(JSON records of objects)

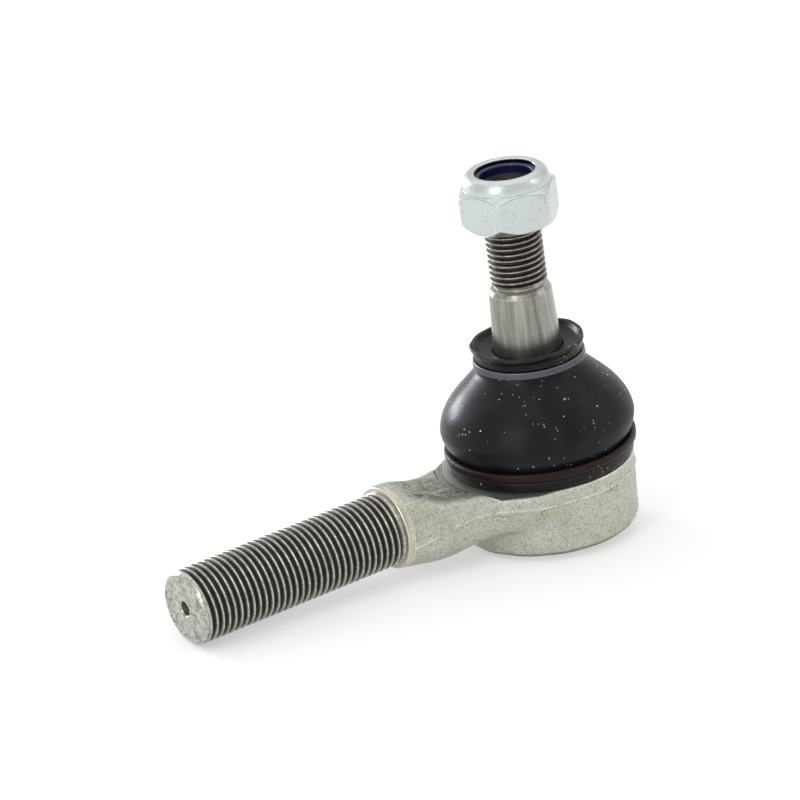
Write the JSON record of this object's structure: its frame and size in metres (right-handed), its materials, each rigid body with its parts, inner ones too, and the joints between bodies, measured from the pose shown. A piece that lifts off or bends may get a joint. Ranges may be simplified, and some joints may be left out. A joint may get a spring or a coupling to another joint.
{
  "type": "tie rod end",
  "caption": "Straight tie rod end: threaded shank, forged socket with a booted ball stud, taper seat and self-locking nut.",
  "frame": {"origin": "centre of the ball, where the stud's axis crosses the shank's axis", "axes": "+Z along the ball stud towards the nut at rest, -X along the threaded shank towards its end"},
  "size_m": [0.1112, 0.0412, 0.08],
  "materials": {
    "zinc_forging": "zinc-plated forging, pale and finely grained",
    "turned_steel": "turned steel, satin",
    "acetal": "natural acetal",
    "spring_steel": "blued spring steel",
    "zinc_plate": "zinc-plated pressed steel",
    "boot_rubber": "black moulded rubber, dusty satin",
    "brown_band": "dark red-brown coated spring band",
    "grey_band": "grey band, satin",
    "nut_zinc": "bright zinc plate",
    "blue_nylon": "dark blue nylon"
  },
  "bodies": {
    "housing_body": {"housing": "zinc_forging", "ball_seat": "acetal", "pressure_cup": "acetal", "disc_spring": "spring_steel", "end_cap": "zinc_plate", "lower_boot_ring": "brown_band"},
    "boot_body": {"dust_boot": "boot_rubber"},
    "lip_body": {"upper_boot_ring": "grey_band"},
    "stud_body": {"ball_stud": "turned_steel"},
    "nut_carrier": {"nylon_insert": "blue_nylon"},
    "nut_body": {"lock_nut": "nut_zinc"}
  },
  "joints": [
    {"name": "swing_fore_aft", "type": "hinge", "parent": "housing_body", "child": "boot_body", "pos_m": [0, 0, 0], "axis": [0, 1, 0], "range_deg": [-18, 18], "deforming": ["dust_boot"]},
    {"name": "swing_sideways", "type": "hinge", "parent": "boot_body", "child": "lip_body", "pos_m": [0, 0, 0], "axis": [1, 0, 0], "range_deg": [-18, 18], "deforming": ["dust_boot"]},
    {"name": "stud_spin", "type": "hinge", "parent": "lip_body", "child": "stud_body", "pos_m": [0, 0, 0], "axis": [0, 0, 1], "continuous": true},
    {"name": "nut_advance", "type": "slide", "parent": "stud_body", "child": "nut_carrier", "axis": [0, 0, 1], "range_m": [-0.014, 0.0025], "deforming": ["nylon_insert"]},
    {"name": "nut_turn", "type": "hinge", "parent": "nut_carrier", "child": "nut_body", "pos_m": [0, 0, 0.0594], "axis": [0, 0, 1], "range_deg": [-3960, 720]}
  ],
  "couplings": [
    {"joint": "nut_advance", "follows": "nut_turn", "m_per_rad": 0.00019894}
  ]
}
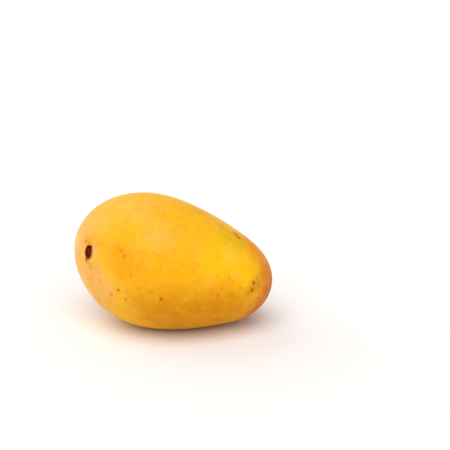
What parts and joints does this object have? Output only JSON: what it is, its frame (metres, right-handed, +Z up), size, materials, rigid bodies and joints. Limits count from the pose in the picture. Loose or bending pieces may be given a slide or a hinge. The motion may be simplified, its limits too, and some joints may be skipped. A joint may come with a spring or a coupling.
{
  "type": "mango",
  "caption": "Whole ripe yellow mango with the dried stub of its stalk, lying on one flat cheek with its stem end raised.",
  "frame": {"origin": "on the surface that the fruit rests on, under the middle of its bounding box", "axes": "+Z up, +X from the raised stem end to the lower tip, -Y towards the ventral edge"},
  "size_m": [0.1092, 0.0834, 0.0719],
  "materials": {
    "mango_skin": "satin, waxy ripe skin, golden yellow with an orange blush and pale pores",
    "dried_stalk": "matte, dry, dark maroon brown"
  },
  "bodies": {
    "root": {"fruit": "mango_skin", "stalk_stub": "dried_stalk"}
  },
  "joints": []
}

--- Problem to solve ---
Return all of the entries exactly as written.

--- Output below ---
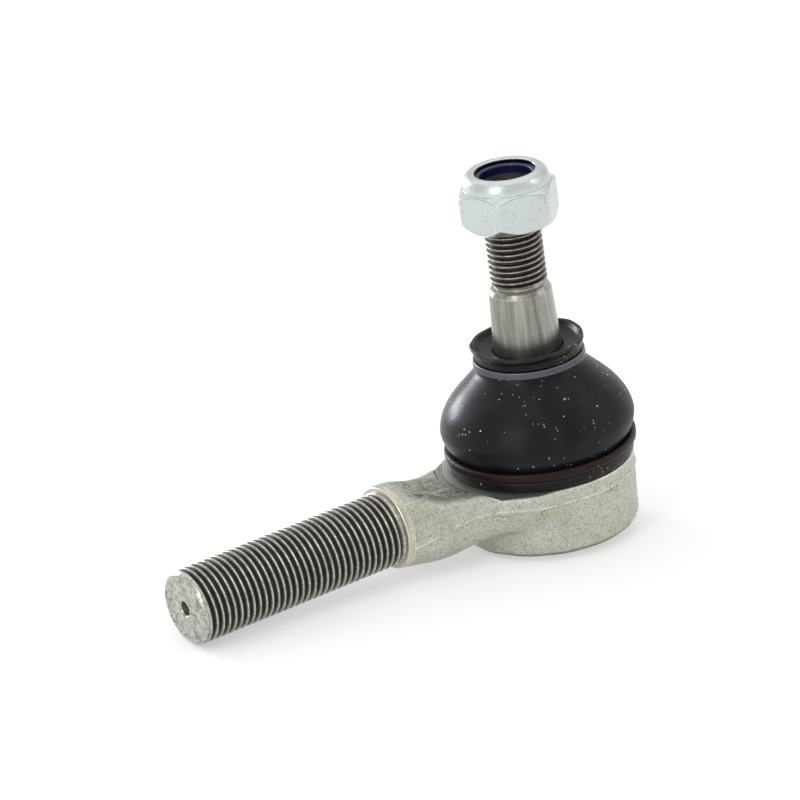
Write the JSON record of this object's structure: its frame and size in metres (right-handed), its materials, each rigid body with its parts, inner ones too, and the joints between bodies, measured from the pose shown. A piece that lifts off or bends may get a joint. Ranges may be simplified, and some joints may be left out. A joint may get a spring or a coupling to another joint.
{
  "type": "tie rod end",
  "caption": "Straight tie rod end: threaded shank, forged socket with a booted ball stud, taper seat and self-locking nut.",
  "frame": {"origin": "centre of the ball, where the stud's axis crosses the shank's axis", "axes": "+Z along the ball stud towards the nut at rest, -X along the threaded shank towards its end"},
  "size_m": [0.1112, 0.0412, 0.08],
  "materials": {
    "zinc_forging": "zinc-plated forging, pale and finely grained",
    "turned_steel": "turned steel, satin",
    "acetal": "natural acetal",
    "spring_steel": "blued spring steel",
    "zinc_plate": "zinc-plated pressed steel",
    "boot_rubber": "black moulded rubber, dusty satin",
    "brown_band": "dark red-brown coated spring band",
    "grey_band": "grey band, satin",
    "nut_zinc": "bright zinc plate",
    "blue_nylon": "dark blue nylon"
  },
  "bodies": {
    "housing_body": {"housing": "zinc_forging", "ball_seat": "acetal", "pressure_cup": "acetal", "disc_spring": "spring_steel", "end_cap": "zinc_plate", "lower_boot_ring": "brown_band"},
    "boot_body": {"dust_boot": "boot_rubber"},
    "lip_body": {"upper_boot_ring": "grey_band"},
    "stud_body": {"ball_stud": "turned_steel"},
    "nut_carrier": {"nylon_insert": "blue_nylon"},
    "nut_body": {"lock_nut": "nut_zinc"}
  },
  "joints": [
    {"name": "swing_fore_aft", "type": "hinge", "parent": "housing_body", "child": "boot_body", "pos_m": [0, 0, 0], "axis": [0, 1, 0], "range_deg": [-18, 18], "deforming": ["dust_boot"]},
    {"name": "swing_sideways", "type": "hinge", "parent": "boot_body", "child": "lip_body", "pos_m": [0, 0, 0], "axis": [1, 0, 0], "range_deg": [-18, 18], "deforming": ["dust_boot"]},
    {"name": "stud_spin", "type": "hinge", "parent": "lip_body", "child": "stud_body", "pos_m": [0, 0, 0], "axis": [0, 0, 1], "continuous": true},
    {"name": "nut_advance", "type": "slide", "parent": "stud_body", "child": "nut_carrier", "axis": [0, 0, 1], "range_m": [-0.014, 0.0025], "deforming": ["nylon_insert"]},
    {"name": "nut_turn", "type": "hinge", "parent": "nut_carrier", "child": "nut_body", "pos_m": [0, 0, 0.0594], "axis": [0, 0, 1], "range_deg": [-3960, 720]}
  ],
  "couplings": [
    {"joint": "nut_advance", "follows": "nut_turn", "m_per_rad": 0.00019894}
  ]
}
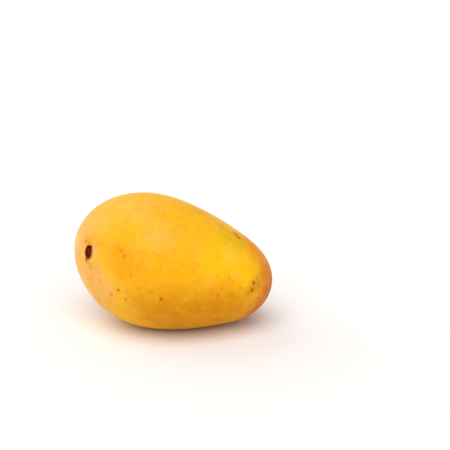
What parts and joints does this object have? Output only JSON: what it is, its frame (metres, right-handed, +Z up), size, materials, rigid bodies and joints. Limits count from the pose in the picture. Loose or bending pieces may be given a slide or a hinge. The motion may be simplified, its limits too, and some joints may be skipped. A joint may come with a spring or a coupling.
{
  "type": "mango",
  "caption": "Whole ripe yellow mango with the dried stub of its stalk, lying on one flat cheek with its stem end raised.",
  "frame": {"origin": "on the surface that the fruit rests on, under the middle of its bounding box", "axes": "+Z up, +X from the raised stem end to the lower tip, -Y towards the ventral edge"},
  "size_m": [0.1092, 0.0834, 0.0719],
  "materials": {
    "mango_skin": "satin, waxy ripe skin, golden yellow with an orange blush and pale pores",
    "dried_stalk": "matte, dry, dark maroon brown"
  },
  "bodies": {
    "root": {"fruit": "mango_skin", "stalk_stub": "dried_stalk"}
  },
  "joints": []
}